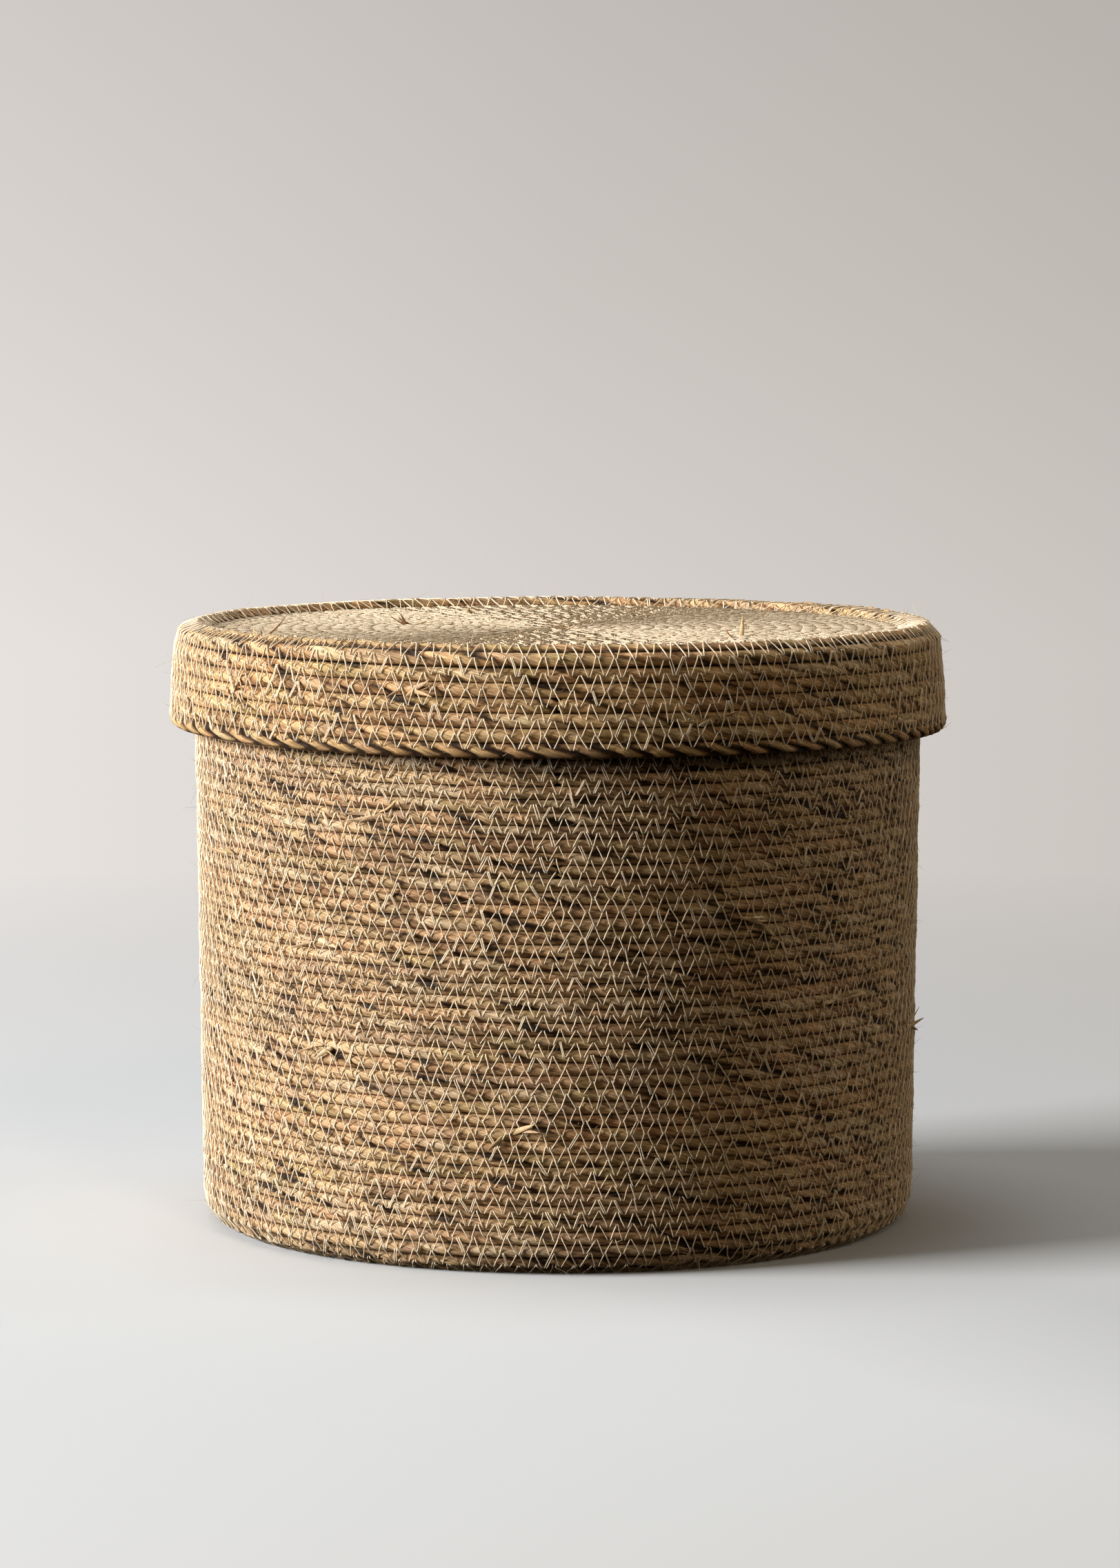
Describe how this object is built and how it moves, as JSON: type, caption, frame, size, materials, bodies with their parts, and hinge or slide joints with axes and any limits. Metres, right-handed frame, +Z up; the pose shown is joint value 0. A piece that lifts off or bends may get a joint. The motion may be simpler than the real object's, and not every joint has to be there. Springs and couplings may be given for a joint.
{
  "type": "lidded basket",
  "caption": "Round storage basket coiled from twisted seagrass cord and zigzag-stitched, with a lift-off lid that has a deep skirt, a raised edge and a twisted rope lip.",
  "frame": {"origin": "middle of the floor's underside, on the plane that the basket rests on", "axes": "+Z up, along the basket's axis; -Y is the front as pictured, +X is to its right"},
  "size_m": [0.3403, 0.3406, 0.265],
  "materials": {
    "basket_cord": "matte",
    "lid_cord": "matte",
    "lip_rope": "matte",
    "thread": "matte"
  },
  "bodies": {
    "basket": {"base_centre_cord": "basket_cord", "base_cord": "basket_cord", "heel_cord": "basket_cord", "wall_cord_1": "basket_cord", "wall_cord_2": "basket_cord", "wall_cord_3": "basket_cord", "wall_cord_4": "basket_cord", "wall_cord_5": "basket_cord", "wall_cord_6": "basket_cord", "rim_cord": "basket_cord", "base_needle_thread": "thread", "base_bobbin_thread": "thread", "wall_needle_thread_1": "thread", "wall_needle_thread_2": "thread", "wall_needle_thread_3": "thread", "wall_bobbin_thread_1": "thread", "wall_bobbin_thread_2": "thread", "wall_bobbin_thread_3": "thread"},
    "lid": {"lid_centre_cord": "lid_cord", "lid_top_cord": "lid_cord", "lid_edge_cord": "lid_cord", "lid_skirt_cord_upper": "lid_cord", "lid_skirt_cord_lower": "lid_cord", "lid_lip_rope": "lip_rope", "lid_top_needle_thread": "thread", "lid_top_bobbin_thread": "thread", "lid_skirt_needle_thread": "thread", "lid_skirt_bobbin_thread": "thread"}
  },
  "joints": [
    {"name": "lid_lift", "type": "slide", "parent": "basket", "child": "lid", "axis": [0, 0, 1], "range_m": [0, 0.1]}
  ]
}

....................

**GIVEN TASK:** Write out the listing once more, matching it exactly.

**IN RESPONSE:**
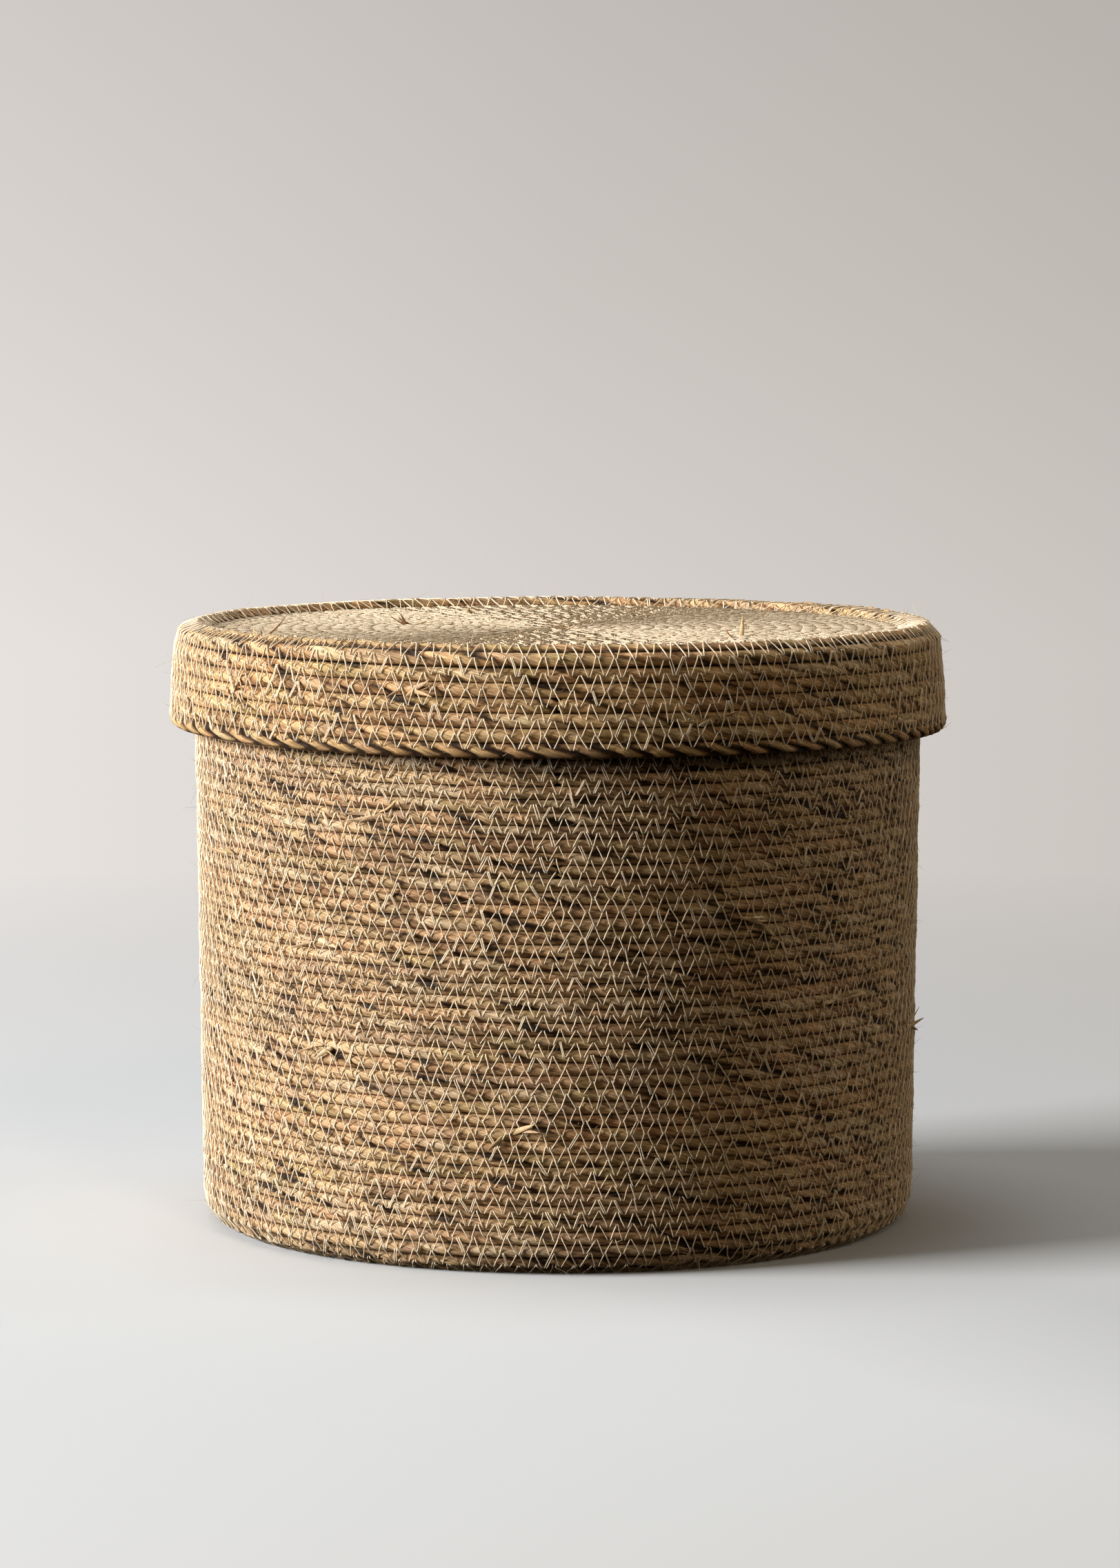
Describe how this object is built and how it moves, as JSON: type, caption, frame, size, materials, bodies with their parts, and hinge or slide joints with axes and any limits. Metres, right-handed frame, +Z up; the pose shown is joint value 0. A piece that lifts off or bends may get a joint. The motion may be simpler than the real object's, and not every joint has to be there. Springs and couplings may be given for a joint.
{
  "type": "lidded basket",
  "caption": "Round storage basket coiled from twisted seagrass cord and zigzag-stitched, with a lift-off lid that has a deep skirt, a raised edge and a twisted rope lip.",
  "frame": {"origin": "middle of the floor's underside, on the plane that the basket rests on", "axes": "+Z up, along the basket's axis; -Y is the front as pictured, +X is to its right"},
  "size_m": [0.3403, 0.3406, 0.265],
  "materials": {
    "basket_cord": "matte",
    "lid_cord": "matte",
    "lip_rope": "matte",
    "thread": "matte"
  },
  "bodies": {
    "basket": {"base_centre_cord": "basket_cord", "base_cord": "basket_cord", "heel_cord": "basket_cord", "wall_cord_1": "basket_cord", "wall_cord_2": "basket_cord", "wall_cord_3": "basket_cord", "wall_cord_4": "basket_cord", "wall_cord_5": "basket_cord", "wall_cord_6": "basket_cord", "rim_cord": "basket_cord", "base_needle_thread": "thread", "base_bobbin_thread": "thread", "wall_needle_thread_1": "thread", "wall_needle_thread_2": "thread", "wall_needle_thread_3": "thread", "wall_bobbin_thread_1": "thread", "wall_bobbin_thread_2": "thread", "wall_bobbin_thread_3": "thread"},
    "lid": {"lid_centre_cord": "lid_cord", "lid_top_cord": "lid_cord", "lid_edge_cord": "lid_cord", "lid_skirt_cord_upper": "lid_cord", "lid_skirt_cord_lower": "lid_cord", "lid_lip_rope": "lip_rope", "lid_top_needle_thread": "thread", "lid_top_bobbin_thread": "thread", "lid_skirt_needle_thread": "thread", "lid_skirt_bobbin_thread": "thread"}
  },
  "joints": [
    {"name": "lid_lift", "type": "slide", "parent": "basket", "child": "lid", "axis": [0, 0, 1], "range_m": [0, 0.1]}
  ]
}